The report from the University Hospital in Heidelberg gives the impression that blood tests and special molecular biological examinations can be used to detect a previously undiagnosed malignant breast tumour. Without the necessary background information, this might suggest that a tumour cell that happens to flow past in the blood test can be picked up and the tumour can be detected. This misconception is easily refuted: in a blood test, a 5-10 ml blood sample is taken. There are 4-5 litres of blood in a woman’s body. It is therefore quite unlikely that a certain tumour cell will pass by exactly at the moment the blood is taken. Therefore, the probability that cancer cells could be identified as such in a test of this kind is very low.

False diagnoses

Although the idea of a blood test, as presented by the University Hospital in Heidelberg, is excellent in the eyes of many physicians, it must first be thoroughly tested for its practical use. As the University Hospital recently confirmed, 30 women were falsely tested positive for breast cancer in 100 examinations, while the cancer was not always detected in those suffering from the disease.

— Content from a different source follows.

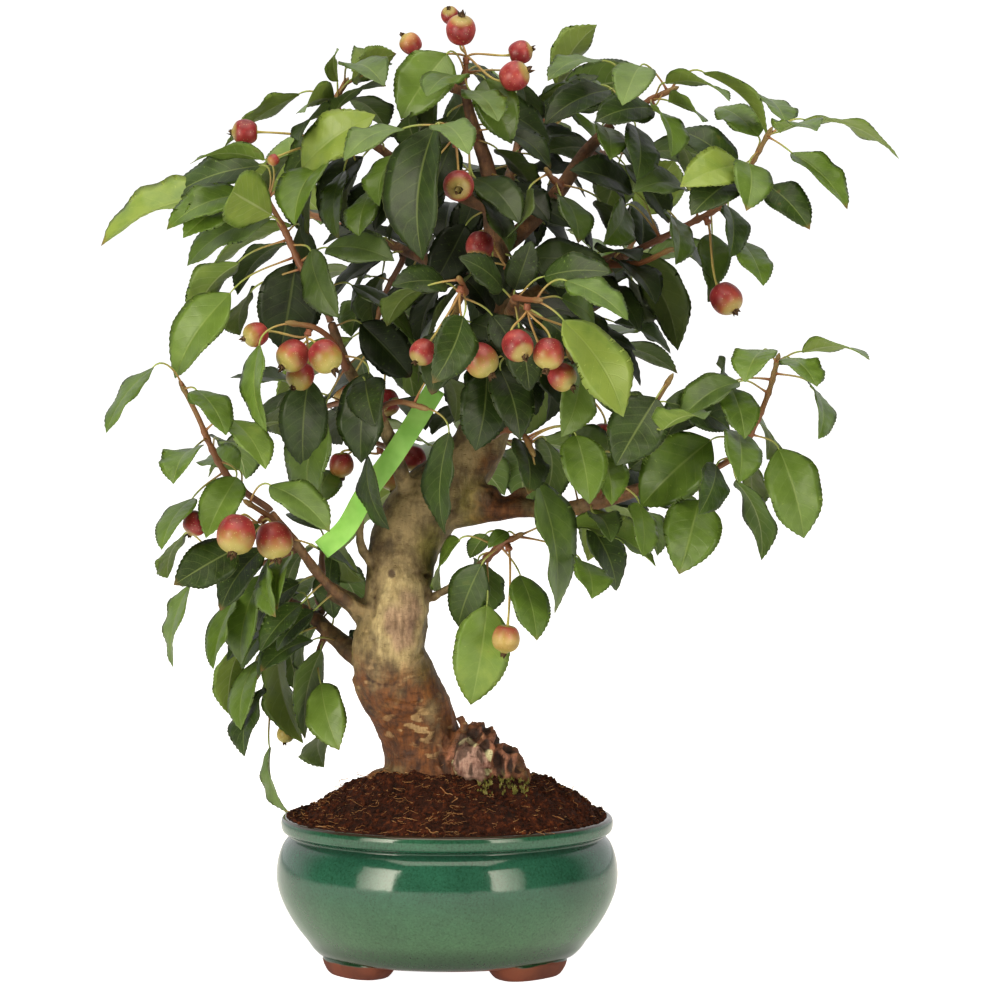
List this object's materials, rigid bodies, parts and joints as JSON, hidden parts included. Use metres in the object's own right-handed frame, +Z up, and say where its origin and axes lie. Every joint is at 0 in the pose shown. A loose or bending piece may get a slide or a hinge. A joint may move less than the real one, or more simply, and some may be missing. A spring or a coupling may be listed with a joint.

So it will take some time before this type of blood test is suitable for general use. However, physicians find it surprising and ethically questionable that a renowned institution such as the Heidelberg University Hospital allows a faux pas of this magnitude and gives false hope to millions of women by presenting an inadequately tested method to the public without thorough proof.

According to figures published by the German Cancer Society, breast cancer is the most common cancer among women in industrialised countries, accounting for about 30.5 percent of all cases. In Germany, more than 70,000 women are diagnosed with breast cancer and almost 20,000 die from it every year.